Dün Limasol’da, Rum askeri birliğine yakın bir alanda tabanca ve mermiler bulundu. Buraya kadar her şey normal gibi görünebilir. Ancak anormal olan, bu silahların Türkiye menşeli olmasıydı. Yani silahlar Türkiye’de üretilmiş ve bir şekilde Güney Kıbrıs’a geçmişti.
Rum polisine göre bir saldırı planlanıyor ve bu silahlar da bu saldırıda kullanılacaktı. Bu tür bir habere yabancı mıyız? Şaşırdık mı? Asla… Yan yana yaşayan iki toplum, birçok konuda anlaşamıyor ama adli olaylarda iki toplumun mafyası maşallah gayet uyumlu!
Zaten biliyoruz ki KKTC’ye gelen ve defalarca tetikçiler tarafından kullanılan silahların büyük çoğunluğu kayıt dışı. Örneğin, tutuklanan bir gemi kaptanı, ülkeye defalarca silah ve uyuşturucu soktuğunu, bu işlerden büyük paralar kazandığını itiraf etmişti.
Limasol’da yaşanan bu olay, bu acı gerçeği bir kez daha yüzümüze tokat gibi çarptı. Kuzey ve Güney’de mafya iki konuda son derece uyumlu çalışıyor: uyuşturucu ve insan kaçakçılığı. Türk, Rum, Rus, Pakistanlı… Her milletten insan var ve hepsi koordineli bir şekilde hareket ediyor.
Her zaman söylüyorum: Bu ülkenin siyasetçileri, mafya kadar uyumlu çalışsa ekonomik anlamda ihya olurduk! Ancak maalesef siyasetin uyumsuzluğu ve işbirliğinden kaçan halleri, yasa dışı işlerle uğraşanların işine yarıyor. Bu yüzden Limasol’da bulunan silahlar beni hiç şaşırtmıyor.
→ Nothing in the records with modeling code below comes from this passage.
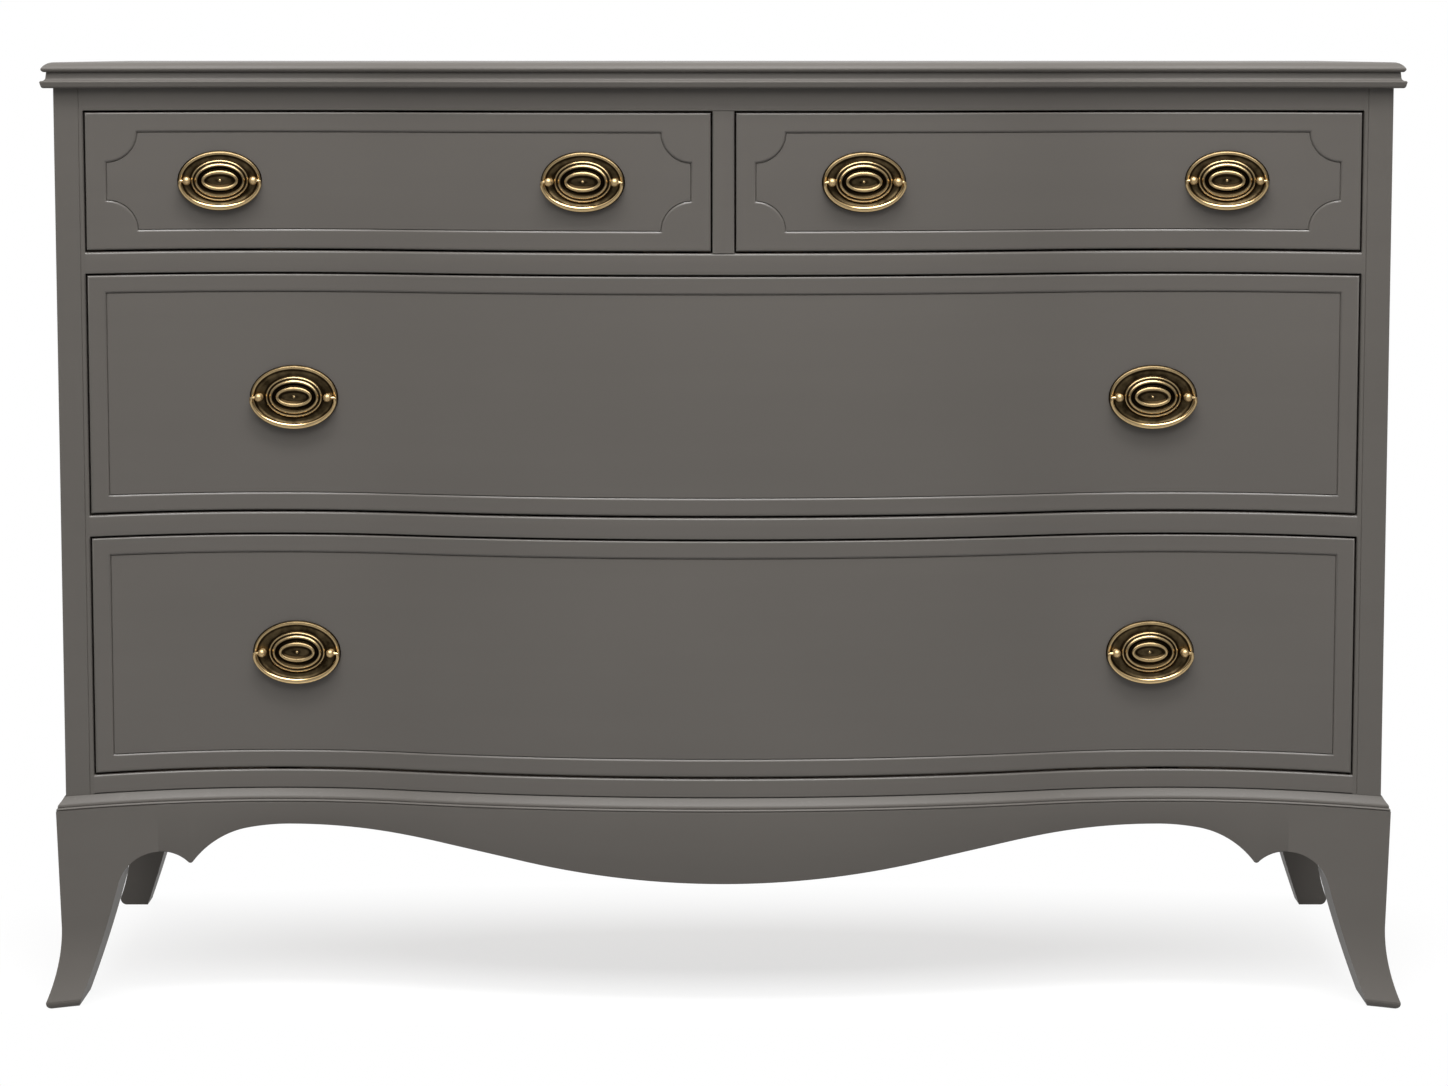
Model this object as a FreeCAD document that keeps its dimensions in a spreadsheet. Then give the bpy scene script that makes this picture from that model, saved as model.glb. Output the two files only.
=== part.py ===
import FreeCAD, Part
import os
from math import asin, atan2, degrees, hypot, sqrt

import Sketcher

# A serpentine-front dresser with two small drawers over two wide ones, on splayed
# bracket feet. Frame: +X to the viewer's right, +Y to the back, +Z up, origin on the
# floor under the middle of the whole object.
# Shapes are drawn with Y = 0 at the crown of the belly; every piece is then moved by
# the same distance so that the object is centred over the origin.

# Driving sizes in millimetres
SIZES = (
    ("case_width", 1248.0, "across the corner posts"),
    ("case_depth", 515.0, "crown of the belly to the back of the case"),
    ("belly_radius", 1129.0, "plan radius of the convex middle of the front"),
    ("hollow_radius", 450.0, "plan radius of the hollow each side of it"),
    ("hollow_place", 424.0, "centre line to the middle of each hollow"),
    ("leg_height", 187.4, "floor to the top of the feet and aprons"),
    ("bottom_rail_height", 31.0, "feet to the lower edge of the lowest opening"),
    ("divider_thickness", 20.3, "rails between the drawers, and their runners"),
    ("top_rail_height", 21.0, "rail under the top"),
    ("lower_front_height", 225.0, "fronts of the two wide drawers"),
    ("upper_front_height", 129.0, "fronts of the two small drawers"),
    ("drawer_gap", 1.5, "gap round each drawer front"),
    ("post_width", 25.5, "corner posts, seen from the front"),
    ("post_back", 62.0, "crown of the belly to the back of the front posts"),
    ("rear_post_depth", 30.0, "rear posts, front to back"),
    ("rail_back", 118.0, "crown of the belly to the back of the front rails"),
    ("stile_width", 20.5, "upright between the small drawers"),
    ("panel_thickness", 18.0, "side panels"),
    ("back_thickness", 6.0, "back panel"),
    ("back_inset", 8.0, "back panel in from the back of the case"),
    ("rear_rail_thickness", 18.0, "rails behind the drawers"),
    ("rear_rail_height", 40.0, "rail under the back of the top"),
    ("arris", 1.0, "eased edges of posts and rails"),
    ("runner_width", 45.0, "runners under the drawer sides"),
    ("runner_tie_depth", 40.0, "rear tie of each runner frame, front to back"),
    ("guide_height", 20.0, "guides beside the drawers"),
    ("centre_runner_width", 60.0, "runner shared by the small drawers"),
    ("cleat_height", 20.0, "cleats that hold the top down"),
    ("cleat_width", 40.0, "cleats along the sides"),
    ("stop_width", 30.0, "drawer stops, along the rail"),
    ("stop_depth", 20.0, "drawer stops, front to back"),
    ("stop_height", 6.0, "drawer stops above the rail"),
    ("stop_clearance", 0.3, "closed drawer front to its stop"),
    ("inner_stop_place", 60.0, "centre line to the inner stop of a small drawer"),
    ("top_thickness", 24.0, "moulded top"),
    ("top_overhang", 9.8, "lower bead of the top, beyond the case"),
    ("top_back_overhang", 8.0, "top beyond the back of the case"),
    ("upper_bead_setback", 0.8, "upper bead in from the lower bead"),
    ("upper_bead_run", 10.0, "width of the upper bead's round shoulder"),
    ("upper_bead_drop", 6.2, "top surface to the tip of the upper bead"),
    ("shoulder_radius", 11.2, "round shoulder of the upper bead"),
    ("quirk_depth", 3.0, "groove between the beads, in from the upper bead"),
    ("quirk_top", 9.7, "top surface to the groove"),
    ("quirk_bottom", 13.4, "top surface to the lower end of the groove"),
    ("bead_turn_radius", 4.3, "round of each bead into the groove"),
    ("lower_bead_drop", 17.6, "top surface to the tip of the lower bead"),
    ("under_radius", 13.2, "round underside of the lower bead"),
    ("base_projection", 7.6, "feet and aprons beyond the case"),
    ("base_moulding_height", 12.6, "moulding on top of the feet and aprons"),
    ("moulding_ledge", 0.8, "flat at the top of that moulding"),
    ("moulding_round_drop", 9.8, "height of its large round"),
    ("moulding_round_radius", 16.0, "radius of its large round"),
    ("moulding_quirk", 0.7, "bead set in from the feet"),
    ("moulding_bead_radius", 1.6, "small bead at its foot"),
    ("apron_thickness", 22.0, "aprons and bracket wings"),
    ("seam_inset", 91.6, "outer face of the leg to the joint of foot and apron"),
    ("middle_depth", 68.6, "front apron at its middle, top to bottom"),
    ("drop_half", 185.0, "centre line to the end of the middle round"),
    ("drop_end_depth", 50.7, "front apron at the end of the middle round"),
    ("drop_radius", 965.0, "middle round of the front apron"),
    ("rise_start", 262.0, "centre line to the start of the big arch"),
    ("rise_start_depth", 35.8, "front apron at the start of the big arch"),
    ("rise_radius", 790.0, "inner part of the big arch"),
    ("crown_inset", 93.6, "end of the big arch to its crown"),
    ("crown_depth", 21.1, "front apron at the crown of the big arch"),
    ("shoulder_inset", 53.6, "end of the big arch to its tighter part"),
    ("shoulder_depth", 24.4, "front apron at the start of that part"),
    ("crown_radius", 240.0, "big arch near its crown"),
    ("arch_end_radius", 84.0, "tight outer end of the big arch"),
    ("cusp_width", 4.8, "cusp between the two arches"),
    ("cusp_drop", 11.1, "crown of the small arch to the cusp"),
    ("cusp_radius", 2.9, "round of the cusp"),
    ("small_arch_depth", 45.3, "apron at the crown of the small arch"),
    ("small_arch_radius", 38.3, "small arch beside each leg"),
    ("knee_drop", 28.1, "crown of the small arch to its foot on the leg"),
    ("leg_curve_radius", 1400.0, "inner edge of the leg"),
    ("sole_inset", 19.0, "outer face line to the inner edge of the sole"),
    ("ankle_inset", 3.3, "narrowest part of the leg, in from its top"),
    ("ankle_height", 75.0, "floor to the narrowest part of the leg"),
    ("toe_side_flare", 12.8, "toe beyond the ankle, to the side"),
    ("toe_front_flare", 12.5, "toe beyond the ankle, to the front"),
    ("toe_nose", 7.5, "height of the rounded nose of the toe"),
    ("toe_nose_back", 5.5, "sole in from the tip of the toe"),
    ("toe_nose_radius", 6.5, "round of the nose"),
    ("leg_depth", 64.0, "front legs, front to back"),
    ("sole_shift", 6.0, "back of the leg moved forward at the sole"),
    ("rear_sole_depth", 36.0, "soles of the rear feet, front to back"),
    ("wing_reach", 110.0, "crown of the belly to the end of the front side wings"),
    ("corner_block_width", 40.0, "glue blocks in the corners of the base"),
    ("corner_block_height", 55.0, "glue blocks, below the case"),
    ("front_thickness", 20.0, "drawer fronts"),
    ("front_edge_radius", 1.4, "eased edges of the drawer fronts"),
    ("field_depth", 1.0, "sunk field of each drawer front"),
    ("field_bevel", 0.6, "bevel round the sunk field"),
    ("lower_field_inset", 16.5, "border round the field of the wide drawers"),
    ("upper_field_inset", 18.3, "border round the field of the small drawers"),
    ("field_corner_radius", 28.0, "scooped corners of the small drawers' fields"),
    ("drawer_length", 470.0, "crown of the belly to the back of the drawers"),
    ("drawer_side_thickness", 12.0, "drawer sides and backs"),
    ("drawer_side_drop", 8.0, "drawer sides lower than the top of the front"),
    ("runner_clearance", 0.3, "drawer sides above their runners"),
    ("drawer_bottom_thickness", 6.0, "drawer bottoms"),
    ("drawer_bottom_rise", 10.0, "lower edge of the front to the bottom board"),
    ("bottom_groove", 5.0, "depth of the grooves that hold the bottom board"),
    ("upper_plate_width", 79.2, "oval backplates of the small drawers"),
    ("upper_plate_height", 56.6, "the same, top to bottom"),
    ("upper_post_spread", 62.2, "posts of the small drawers' pulls, between centres"),
    ("lower_plate_width", 84.2, "oval backplates of the wide drawers"),
    ("lower_plate_height", 61.0, "the same, top to bottom"),
    ("lower_post_spread", 65.4, "posts of the wide drawers' pulls, between centres"),
    ("outer_pull_inset", 122.0, "outer end of a small drawer front to its outer pull"),
    ("inner_pull_inset", 119.25, "inner end of a small drawer front to its inner pull"),
    ("wide_pull_inset", 189.5, "end of a wide drawer front to its pull"),
    ("upper_pull_rise", 64.5, "pulls above the lower edge of a small drawer front"),
    ("middle_pull_rise", 108.0, "pulls above the lower edge of the middle front"),
    ("lower_pull_rise", 111.8, "pulls above the lower edge of the lowest front"),
    ("plate_skirt", 4.0, "back of each plate, before it is fitted to the curve"),
    ("plate_gap", 0.3, "back of each plate to the sunk field"),
    ("plate_edge_height", 2.0, "outer edge of each plate"),
    ("rim_inset", 1.3, "crest of the rim, in from the edge"),
    ("rim_height", 3.2, "crest of the rim"),
    ("dish_inset", 3.6, "outer edge of the dish"),
    ("dish_height", 1.2, "dish of the plate"),
    ("ring_long", 26.6, "half length of the raised ring"),
    ("ring_tall", 19.6, "half height of the raised ring"),
    ("ring_height", 2.6, "raised ring"),
    ("ring_slope", 1.3, "slope outside the raised ring"),
    ("ring_width", 3.8, "crest of the raised ring"),
    ("centre_long", 16.6, "half length of the oval in the middle"),
    ("centre_tall", 8.0, "half height of the oval in the middle"),
    ("centre_height", 3.0, "oval in the middle"),
    ("centre_slope", 1.6, "slopes of the middle oval"),
    ("centre_floor", 1.8, "sunk floor of the middle oval"),
    ("nub_radius", 1.1, "nub in the middle of the plate"),
    ("nub_height", 2.5, "the same, above the back of the plate"),
    ("post_standoff", 9.0, "back of the plate to the pin of the bail"),
    ("post_ball_radius", 3.9, "ball heads of the posts"),
    ("post_shank_radius", 2.2, "threaded shanks of the posts"),
    ("post_collar_radius", 3.6, "collars of the posts, on the plate"),
    ("post_collar_height", 3.6, "back of the plate to the front of the collar"),
    ("shank_clearance", 0.1, "shank to the holes in plate and front"),
    ("nut_radius", 4.6, "round nuts inside the drawers"),
    ("nut_thickness", 3.2, "the same, thickness"),
    ("bail_radius", 1.75, "rod of the bail"),
    ("bail_inset", 1.3, "middle of the rod, in from the edge of the plate"),
    ("pin_radius", 1.5, "pins of the bail"),
    ("pin_clearance", 0.08, "pins to their holes in the posts"),
    ("bail_rest_gap", 0.3, "hanging bail to the rim of the plate"),
    ("screw_head_radius", 3.8, "countersunk screws of the top"),
    ("screw_head_height", 3.0, "the same, height of the head"),
    ("screw_radius", 1.9, "the same, shank"),
    ("screw_bite", 13.0, "length of the screws in the top"),
    ("screw_end_inset", 45.0, "first screw in from the end of its cleat"),
)

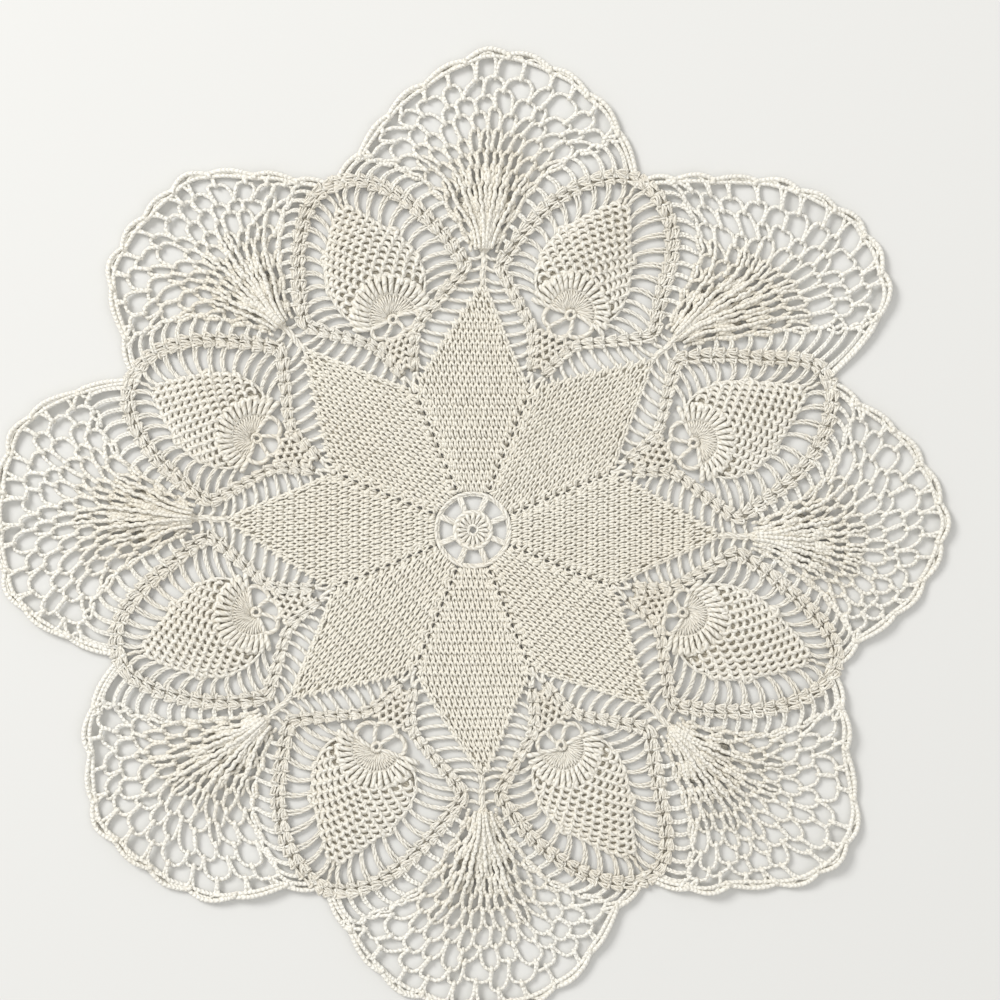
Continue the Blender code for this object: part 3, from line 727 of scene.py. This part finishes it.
def line_reader(lobe, side):
    """A function at(along, beside) that gives places of a knotted line by length, and its whole length."""
    points = knot_point(lobe, side, np.linspace(0, NOTCH_PLACE, LINE_STEPS))
    walked = np.concatenate([[0], np.linalg.norm(np.diff(points, axis=0), axis=1).cumsum()])
    ahead = np.gradient(points, axis=0)
    ahead /= np.linalg.norm(ahead, axis=1, keepdims=True)

    def read(values, along):
        return np.stack([np.interp(along, walked, values[:, axis]) for axis in (0, 1)], axis=-1)

    def at(along, beside):
        way = read(ahead, along)
        left = np.stack([-way[..., 1], way[..., 0]], axis=-1)
        return read(points, along) + left * np.asarray(beside)[..., None]

    return at, walked[-1]


def shell_width(share):
    """The width of a knotted line at a share of its length, against its full width."""
    return mix(SHELL_NARROW, 1, ease(share, *SHELL_WIDENS))


def knotted_line(work, lobe, side):
    """Shells in a row: each is a fan of posts with two tops over it."""
    place, length = line_reader(lobe, side)

    def at(along, beside):
        return place(along, beside * shell_width(along / length))

    number = round(length / SHELL)
    pitch = length / number
    start = (np.arange(number) * pitch)[:, None]
    share = np.linspace(0, 1, len(SHELL_POST.height))
    for post in SHELL_POSTS:
        aside = mix(post.foot, post.head, np.sin(share * np.pi / 2) ** 1.1)
        beside_hole = abs(post.foot) < 1
        aside = aside + math.copysign(SHELL_HOLE, post.foot + 0.01) * (1 - share) ** 3 * beside_hole
        beside = aside + scattered((number, len(share)), 0.2)
        along = start + mix(0.2, pitch + 0.5, share) + scattered((number, 1), 0.4)
        flat = at(np.clip(along, 0, length), beside)
        work.strands(flat, *SHELL_POST, sides=5, warm=0.2, loose=(0.4, 0.12))
    t = np.linspace(-1, 1, len(SHELL_TOP_THICK))
    for top in SHELL_TOPS:
        beside = mix(top.first, top.last, (t + 1) / 2) + scattered((number, 1), 0.3)
        along = start + top.out + top.crest * (1 - t**2) + scattered((number, 1), 0.35)
        flat = at(np.clip(along, 0, length), beside)
        height = top.height + 0.7 * (1 - t**2)
        work.strands(flat, height, SHELL_TOP_THICK, sides=5, warm=0.2, loose=(0.25, 0))


# ---- Single chains and rungs ----
Rung = namedtuple("Rung", "gap bow wander ends middle radius steps sides warm")
LADDER_RUNG = Rung(2.4, 1.0, 0.25, 1.8, 1.4, radius=1.15, steps=9, sides=6, warm=0.0)
SPINE_RUNG = Rung(3.2, 0.8, 0.25, 1.6, 1.3, radius=1.1, steps=7, sides=6, warm=0.1)
SIDE_RUNG = Rung(3.6, 1.7, 0.15, 2.1, 1.5, radius=0.86, steps=7, sides=5, warm=0.1)


def short_of(start, end, gap):
    """The end points, moved back toward the start points by a gap."""
    along = end - start
    length = np.linalg.norm(along, axis=-1, keepdims=True)
    return start + along * (1 - gap / length)


def chains(work, start, end, rung, side):
    """Chains from start points to just short of end points, bowed to their left where side is 1."""
    start, end = np.atleast_2d(start), np.atleast_2d(short_of(start, end, rung.gap))
    number = len(start)
    t = np.linspace(0, 1, rung.steps)
    along = end - start
    beside = np.stack([-along[:, 1], along[:, 0]], axis=-1)
    beside /= np.maximum(np.linalg.norm(beside, axis=1, keepdims=True), TINY)
    swell = 4 * t * (1 - t)
    bow = side * rung.bow + scattered(number, rung.wander)
    flat = start[:, None] + along[:, None] * t[:, None] + beside[:, None] * (bow[:, None] * swell)[..., None]
    kink = scattered((number, rung.steps), 0.1)
    kink[:, [0, -1]] = 0
    flat = flat + beside[:, None] * kink[..., None]
    height = mix(rung.ends, rung.middle, swell)
    beads = 1 + 0.05 * np.sin(np.arange(rung.steps) * 2.1)
    work.strands(flat, height, rung.radius * beads, sides=rung.sides, warm=rung.warm, loose=(0.1, 0.06))


LADDER_RUNGS = 10
LADDER_TOP = 133.2         # how far out the first rung leaves the diamond
LADDER_PLACE = 3.85        # where it meets the knotted line, in knots
LADDER_STEP = 0.5          # and how much nearer the star each next one meets it
LADDER_FIRST_PLACE = 0.1
RUNG_SET_IN = 0.6
SHORTEST_RUNG = 5
SLOPE = (82, 136)          # the chain along a diamond's side, from and to this far out
SLOPE_STEPS = 12


def ladder(work, lobe, side):
    """The rungs from one side of a diamond to the knotted line beside it, and the chain along that side."""
    rung = np.arange(LADDER_RUNGS)
    y = LADDER_TOP - rung * ROW
    inner = laid(lobe, side * (np.maximum(RUNG_SET_IN, half_diamond(y)) - RUNG_SET_IN), y)
    outer = knot_point(lobe, side, np.maximum(LADDER_PLACE - rung * LADDER_STEP, LADDER_FIRST_PLACE))
    keep = np.linalg.norm(outer - inner, axis=1) > SHORTEST_RUNG
    chains(work, inner[keep], outer[keep], LADDER_RUNG, side)
    y = np.linspace(*SLOPE, SLOPE_STEPS)
    slope = laid(lobe, side * half_diamond(y), y)
    work.strands(slope[None], 1.8, 0.8, warm=0.1)


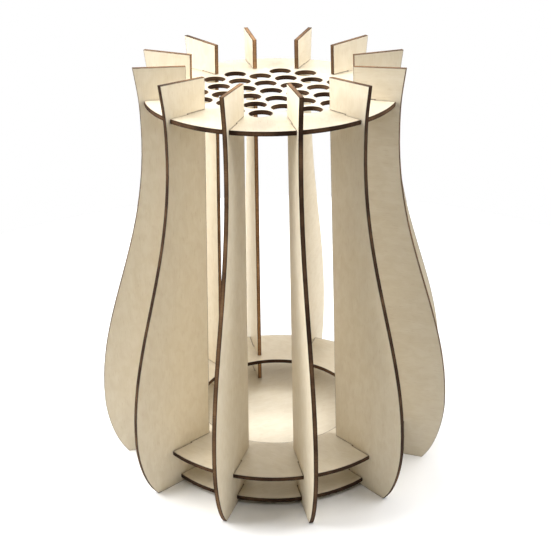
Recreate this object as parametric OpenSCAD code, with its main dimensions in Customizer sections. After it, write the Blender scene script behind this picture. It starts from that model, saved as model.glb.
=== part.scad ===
// Round stand for brushes and slim hand tools, laser-cut from one thickness of plywood.
// Upright ribs carry a drilled top plate, an open ring and a base disc. Each joint is a
// cross-lap: the rib is slotted from its inner edge and the plate from its rim, half
// way each, and the plate lies on the floor of the rib's slot.

/* [Sheet and joints] */
// Thickness of the plywood
ply = 3; // [2.5:0.1:4]
// Clearance on each side of a rib in a plate's slot
slot_side_gap = 0.2; // [0.1:0.05:0.4]
// Clearance above a plate in a rib's slot
slot_top_gap = 0.3; // [0.1:0.05:0.5]
// Clearance between the blind ends of two crossed slots
slot_end_gap = 0.3; // [0.1:0.05:0.6]

/* [Ribs] */
// Number of upright ribs
rib_count = 12; // [8:1:14]
// Height of a rib at its outer tip
rib_h = 300; // [250:1:380]
// Fall of the top edge from the outer tip to the inner corner
top_fall = 1.2; // [0:0.1:8]
// Radius of the straight inner edge at the table
inner_foot_r = 69.2; // [55:0.1:84]
// Radius of the straight inner edge at the top
inner_top_r = 57.8; // [48:0.1:70]

/* [Rib outline] */
// Radius of the outer corner of the foot
foot_r = 117; // [100:0.5:141]
// Lean of the outline at the foot's corner, from the vertical
foot_lean = 40; // [10:1:60]
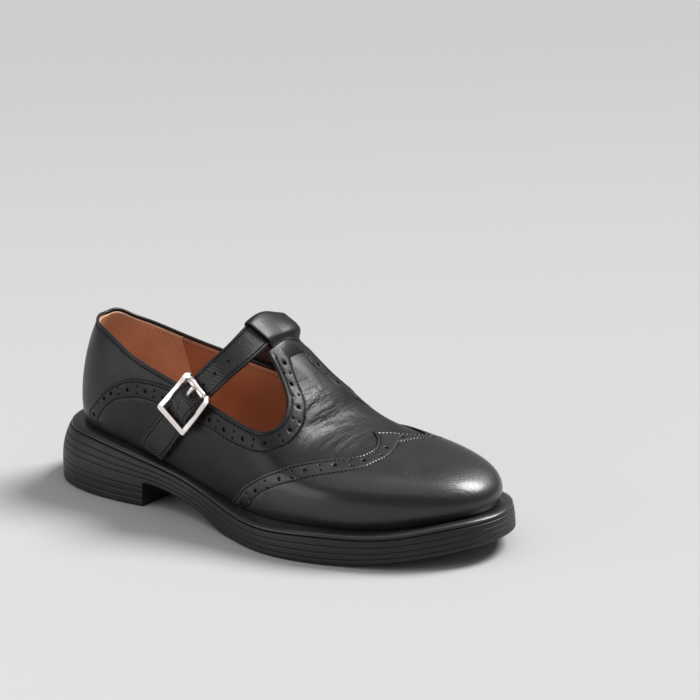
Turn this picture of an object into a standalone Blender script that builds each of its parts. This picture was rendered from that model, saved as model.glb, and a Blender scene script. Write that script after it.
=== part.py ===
"""A right T-bar buckle shoe with a brogue toe cap, on a moulded rubber sole.

+X points to the toe, +Y to the inner (medial) side and +Z up. The shoe stands on z = 0
and the origin lies under the middle of its sole. Lengths are in metres.
"""

import math

import bmesh
import bpy
import numpy as np
from mathutils.geometry import delaunay_2d_cdt

MM = 0.001
LATERAL = -1
MEDIAL = 1

# Driving sizes of the sole
SOLE_LENGTH = 276 * MM
SOLE_BALL = 111 * MM
HEEL_LENGTH = 77 * MM
HEEL_SEAT = 33 * MM
HEEL_BLOCK = 13.2 * MM
HEEL_BLOCK_LIFT = 3.3 * MM
FORE_THICKNESS = 15.5 * MM
TOE_SPRING = 11 * MM
ARCH_END = 142 * MM
SPRING_START = 200 * MM
SWING = 11.3 * MM
HEEL_LEAN = 6.5 * MM
GROOVE_DEPTH = 0.8 * MM
GROOVE_HALF = 0.6 * MM
EDGE_ROUND = 1.2 * MM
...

Son dönemlerde, iki toplumu birbirinden daha da uzaklaştıran adımlar atılıyor. Rum lider Nikos Hristodulidis’in güvenlik ve askeri bağlamda yaptığı hamleler, ülkeyi hızla bir asker ve silah deposuna çeviriyor. Kendisi bu adımları halkının güvenliği için yaptığını söylüyor, ancak uzun vadede ciddi sıkıntılar doğuracağı aşikar.
Adada zaten üç garantör ülkenin askerleri var: Türkiye, Yunanistan ve Birleşik Krallık. Bu ülkeler, Kıbrıs’ın garantörlüğünü üstlenmiş durumda. Ancak Türkiye’yi yalnızca Kıbrıs Türklerinin garantörü olarak görmek büyük bir yanılgı ve hata. Gelecek nesiller adaya baktığında yalnızca asker ve silah yığınları görecek.
Türkiye’nin askeri varlığından rahatsız olan Kıbrıslı Rumlar, adaya yeni oyuncular davet ediyor. Ancak korkum odur ki bu durum bizi Orta Doğu’daki bataklığa doğru sürüklüyor. Türkiye, bu gelişmeleri büyük bir endişe ve öfkeyle izliyor. Mütekabiliyet politikaları devreye giriyor…
Kıbrıs Türkleri ve Rumlar hiçbir konuda uzlaşamazken, aradaki uçurum giderek büyüyor. Hayatının tamamını Amerika’da geçiren Kıbrıs Rum liderinin, Kıbrıslıları anlamasını beklemek biraz saflık olur. Hoş, Kıbrıs Türk liderliğinin de uzlaşı konusunda Rum liderlikten daha başarılı olduğunu söylemek zor!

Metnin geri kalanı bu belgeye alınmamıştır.